The U.S.’s logic is clear. KRG oil sales provide the Kurds a financial base with which to stabilize a potential fledging independent state. If the Kurds are unable to sell oil, they will have to parlay with Baghdad to solve the budgetary dispute. However, the U.S. misjudges the Kurds—both their likely steps after independent oil sales and their response to interference with oil revenues.
Distinct Kurdish oil sales have always been more likely to bring the KRG to the Iraqi bargaining table. They seek concessions from the central government, and the threat posed by independent revenue streams may be more valuable than the ability to declare national independence.
First, Kurdistan benefits greatly from its access to the greater Iraqi market. Kurdish businesses of all sizes are bolstered by a market size of 30 million people, and these businesses would suffer from an independence bid that—at least in the near term—slashed the market size by five-sixths. A fledgling independent Kurdistan with a hobbled private sector would rely even more heavily on oil revenues—intensifying the oil-fueled Dutch disease and jeopardizing the nascent country’s economic health.

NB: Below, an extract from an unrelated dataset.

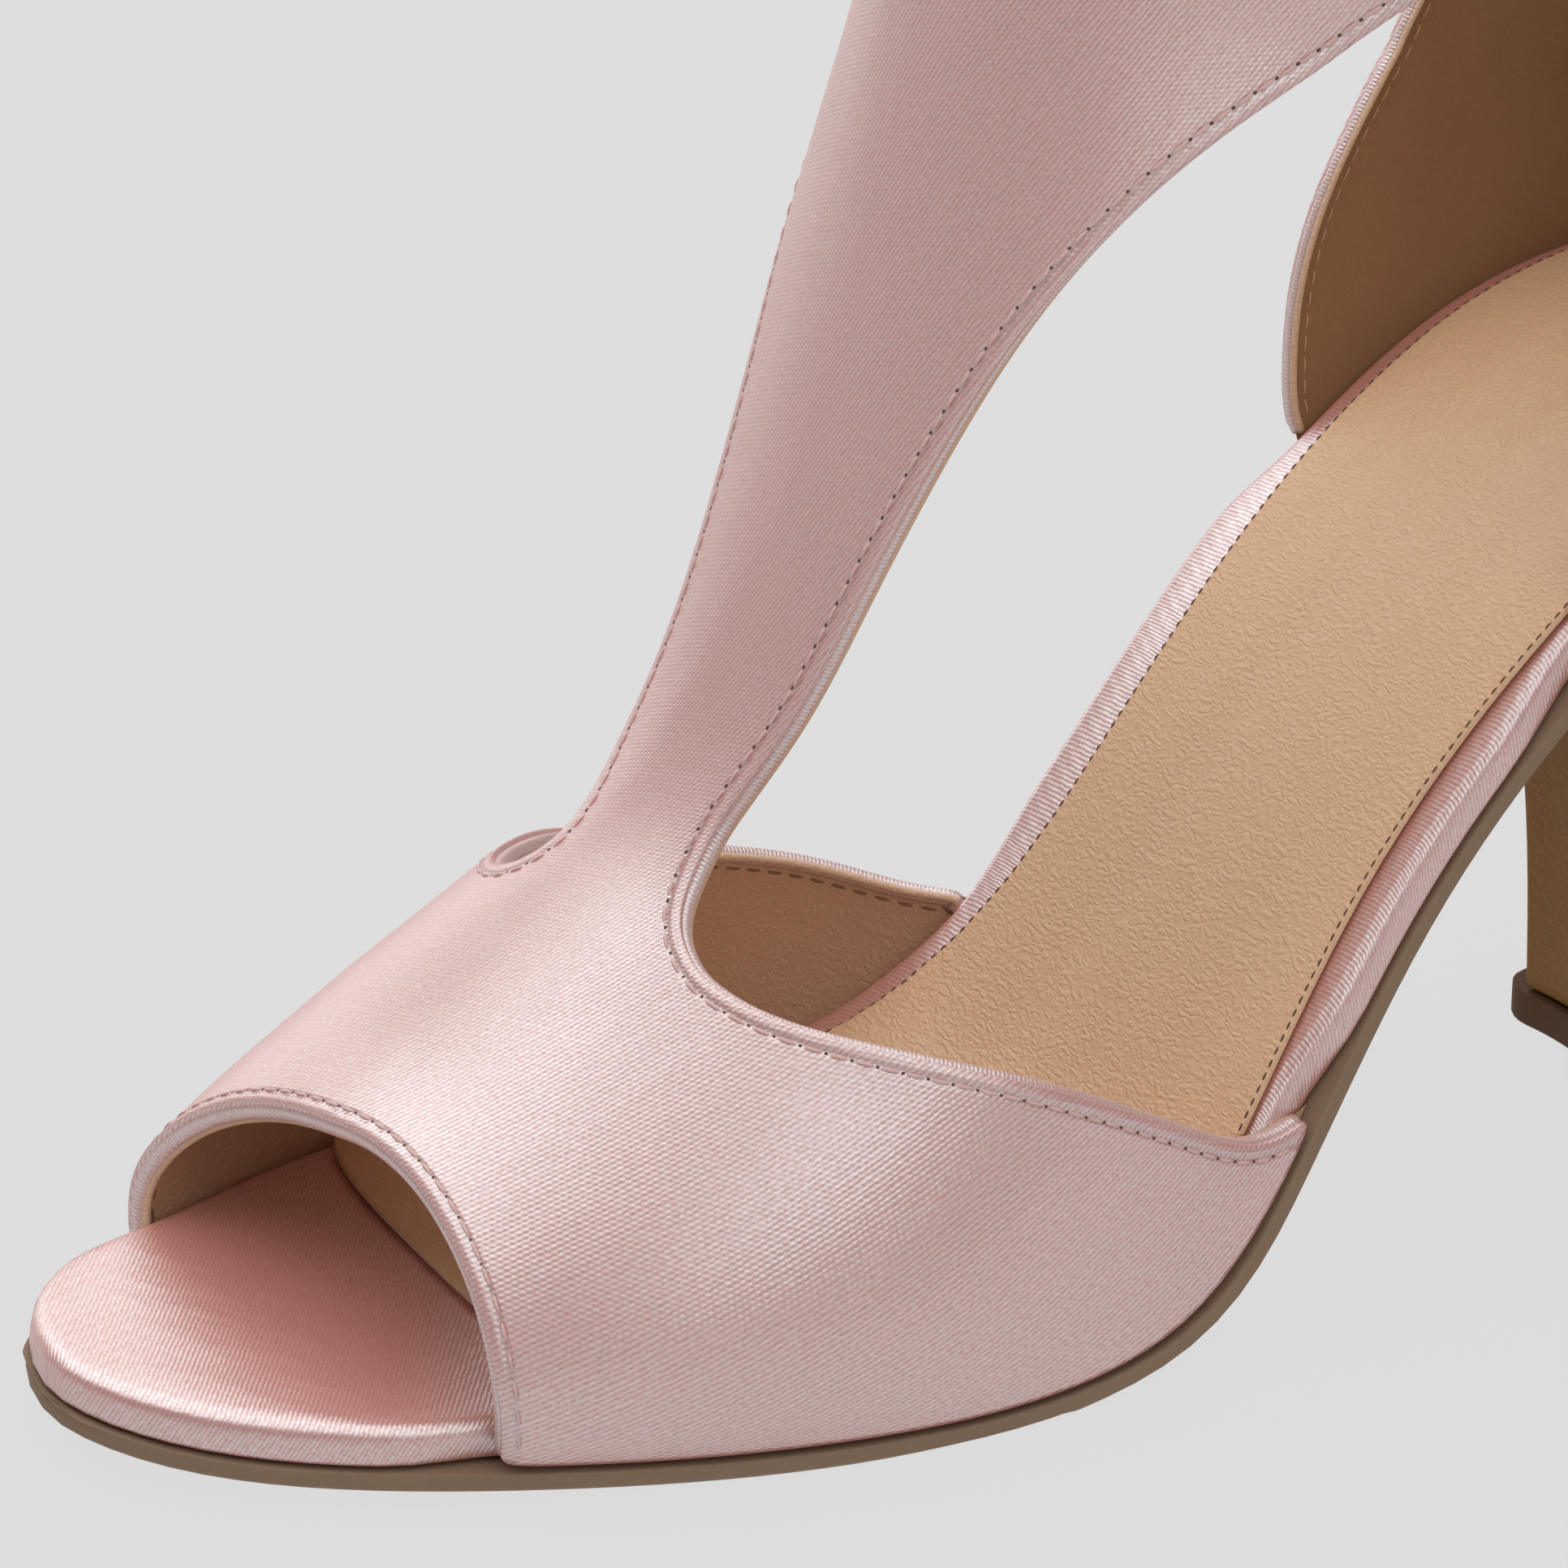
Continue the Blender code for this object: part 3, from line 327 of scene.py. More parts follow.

Second, the Kurds have historically—and to this day—looked for opportunities to strike bargains with their Arab co-nationalists to the south. During the civil war in 1996, Kurdistan President Massoud Barzani’s Kurdistan Democratic Party invited Saddam Hussein’s forces into the Kurdish region to bolster the KDP in its fight with the Patriotic Union of Kurdistan. Kurdish history is filled with many more prosaic examples.
The KRG displayed its traditional pragmatic spirit after the pesh merga moved into the areas of Kirkuk vacated by the Iraqi armed forces. Once in control of Kirkuk’s oil establishments, the KRG initially demanded an increase in its share of the national budget from 17 to 25 percent, to account for increases in the population served—and energy resources controlled—by the KRG. Having just taken control of one of the largest, highest quality oil fields in the world, the Kurds spoke not of an independence bid but of renegotiating terms with Baghdad.
Now, the efforts of Baghdad and the U.S. to foil KRG oil sales may ultimately compel Kurdistan to declare independence. Without funding from the central government, and lacking access to revenues earned from KRG oil sales, Kurdistan is starved for finances. Short-term solutions of borrowing and belt-tightening are exactly that.
If Kurdistan declares independence, its options for oil sales proliferate. The ITP agreement stipulates that Turkey controls the pipeline segment in its territory. An independent Kurdistan with pipelines directly into Turkey would strengthen the Turks’ legal position, and increasing Kurdish production might incentivize Turkey to abrogate the ITP entirely. The civil war in Iraq inspires little confidence that Baghdad will begin pumping through the ITP anytime soon.
Despite Barzani’s rousing calls, a swift move toward independence could be unsettling. The KRG might prefer to use its control over Kirkuk and its military strength to pressure Baghdad to renegotiate terms. But, cut out of the state budget and frozen out of its own oil revenues, the Kurds may have little choice but to declare. The Baghdad-U.S. front designed to stymie Kurdish independence may be the very reality driving the Kurds ineluctably toward it.
Dov Friedman is a graduate student at Yale University’s Jackson Institute for Global Affairs. He is currently researching foreign policy in emerging energy states with support from the Coca-Cola World Fund.